Jeanne, in her wisdom, talked me down. After my hysterical description of the attack, she said, “Oh, Jaynie, it’s just a wolf spider.”

“JUST A WOLF SPIDER?” I yelled indignantly. That was my earliest initiation to Wolf Spiders in our brand new, fully renovated, freshly cleaned and rejuvenated home. It wouldn't be the last.

There have been other Florida Natural Life experiences. Tim brought home a baby alligator one day which he had rescued from a gutter. “Alli” was about two-and-a-half feet long. Her hisses weren’t threatening. Her teeth were. After dancing around with Allie Tim returned her to the Hillsborough River. We often wonder where “Allie” is now.

Our most unusual uninvited guest made himself comfortable in our shower during our three-week vacation and absence from our home. All we wanted to do after a long day of flying from Portland, Oregon to Tampa, Florida was take a hot shower and crawl into bed. I stepped into the shower and noticed the drain lid had popped off. That's odd, I thought. Tim and I then discovered the intruder, a large Cuban tree frog.

He was sitting comfortably among my hair and skin care products on the shower floor. He seemed to smile with his golden eyes, as though saying, "OH, you're back! Welcome home! Great accommodations."

While we occasionally happily discover tiny tree frogs hopping across the living room floor in the spring, this guy was huge. He sidled over to the drain, saying no doubt, "I'll be on my way. Till next time! Ba-bye." No. He had to be ousted immediately.

My naked gladiator sprang into action, easily caught the uninvited guest and evicted him into our jungle backyard. Thankfully, he has never returned.

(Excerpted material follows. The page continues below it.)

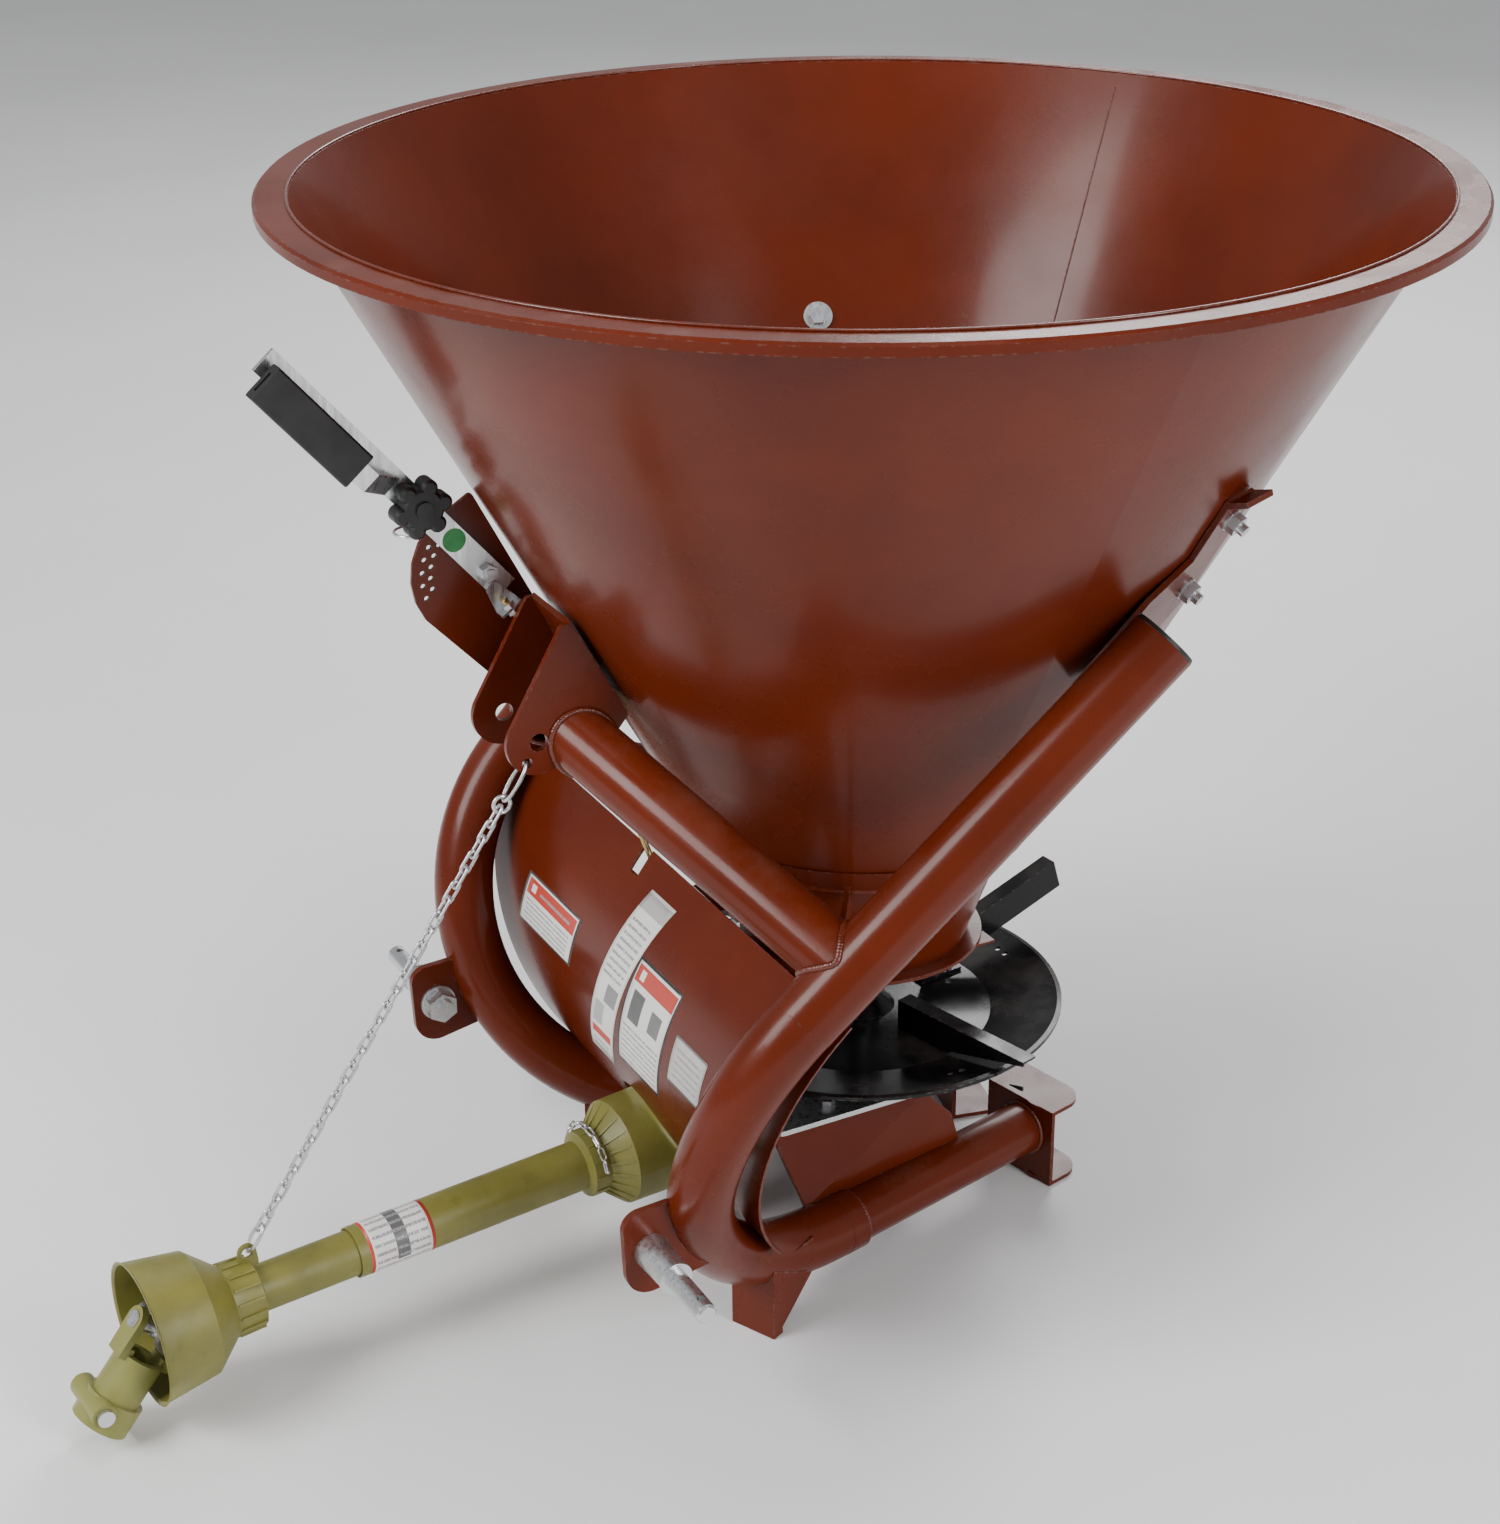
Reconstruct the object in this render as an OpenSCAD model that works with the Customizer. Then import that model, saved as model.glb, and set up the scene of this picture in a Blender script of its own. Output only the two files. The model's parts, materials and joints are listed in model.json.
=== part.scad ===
// Cone-hopper broadcast spreader for a tractor three-point linkage, driven by the power take-off.
// Millimetres. +Z is up, the tractor is on the -Y side and +X is the right-hand side seen from behind.
// The origin is on the ground under the middle of the outline. The pieces are written about the axis
// of the spinner, and placed() moves them back from there.

/* [Hopper] */
// Outer diameter of the hopper rim flange
rim_od = 1208; // [1100:2:1300]
// Height of the rim above the ground
rim_height = 1180; // [1120:5:1240]
// Half angle of the hopper cone
cone_half_angle = 28.7; // [27:0.1:31]
// Sheet thickness of the hopper
hopper_sheet = 2.5; // [2:0.5:4]
// Width of the flat rim flange
rim_flange = 32; // [20:1:40]

/* [Frame] */
// Outside diameter of the side frame and mast tubes
frame_tube_od = 69; // [60:1:76]
// Outside diameter of the skid tubes
skid_tube_od = 60.3; // [54:0.1:62]
// Centre line radius of the front bend of the side frame
bend_radius = 255; // [245:1:265]
// Outward lean of the side frame plane
splay = 21; // [19:0.5:23]
// Inward turn of the skids towards the rear
toe_in = 13; // [11:0.5:15]
// Slope of the upper leg inside the side frame plane
leg_slope = 46.6; // [44:0.2:49]
// Length of the straight upper leg
leg_length = 500; // [480:5:520]

/* [Three-point hitch] */
// Distance between the shoulders of the two lower hitch pins
lower_pin_spread = 683; // [660:1:690]
// Diameter of the lower hitch pins, category 1
lower_pin_d = 22; // [21:0.1:22.4]
// Height of the lower hitch pins above the ground
lower_pin_z = 203; // [190:1:215]
// Height of the top link bore above the lower pins
mast_height = 460; // [440:5:480]
// Bore of the top link bracket, category 1
top_link_bore = 19.3; // [19.3:0.1:22]

/* [Spinner] */
// Diameter of the spinner disc
disc_d = 458; // [430:2:480]
// Height of the disc rim above the ground
disc_rim_z = 244; // [240:1:248]
// Height of the level vanes
vane_h = 36; // [28:1:38]

/* [Driveline] */
// Sideways swing of the driveline as it hangs on its chain
shaft_yaw = 4.6; // [0:0.2:6]
// Downward slope of the driveline
shaft_pitch = 1.8; // [0.5:0.1:2.5]
// Distance between the two cross centres
cross_spacing = 560; // [540:5:580]
// Bend of the free tractor yoke
yoke_bend = 48; // [30:1:50]
// Bore of the tractor yoke, 1 3/8 inch splined shaft
pto_bore = 34.9; // [34.8:0.1:35.2]

/* [Rate control] */
// Length of the rate lever above its pivot
lever_length = 330; // [300:5:350]
// Forward lean of the rate lever from upright
lever_lean = 40.2; // [36:0.2:44]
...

Another day I shared with my grandchildren the long, shedded skin of a black snake. I was showing off its lovely patterned castoff to the rapt attention of my grandchildren. “Is that what I think it is?” my dear daughter-in-law asked me, peering over my shoulder. She rushed the kids back into our home, thinking, no doubt, that her mother-in-law had finally gone round the bend.

Last night Tim crept up behind me with something cupped in his hand. “What is it?” I asked warily. “A surprise,” he said with a smile. He opened his hand and an extraordinarily tiny gecko clung to the edge of his thumb. He was adorable, about 1-1/2 inches long, yet big enough to look around with his enormous black eyes. Tim had discovered him blending into the beige color of my office carpet. He scooped him up. This little guy wanted to survive, clinging to the safety of Tim's finger. I was thrilled.

Even with the roaches, mosquitoes, termites, lizards, baby tree frogs, alligators, rats and snakes, there are still adorable geckos.

Our gecko occasionally hangs out on our front porch

Most days there is nowhere else I would rather live than in Tampa, Florida. The geckos offset the bad and the ugly with their good. After all, they eat bugs.

The Florida Life, an acquired state of mine.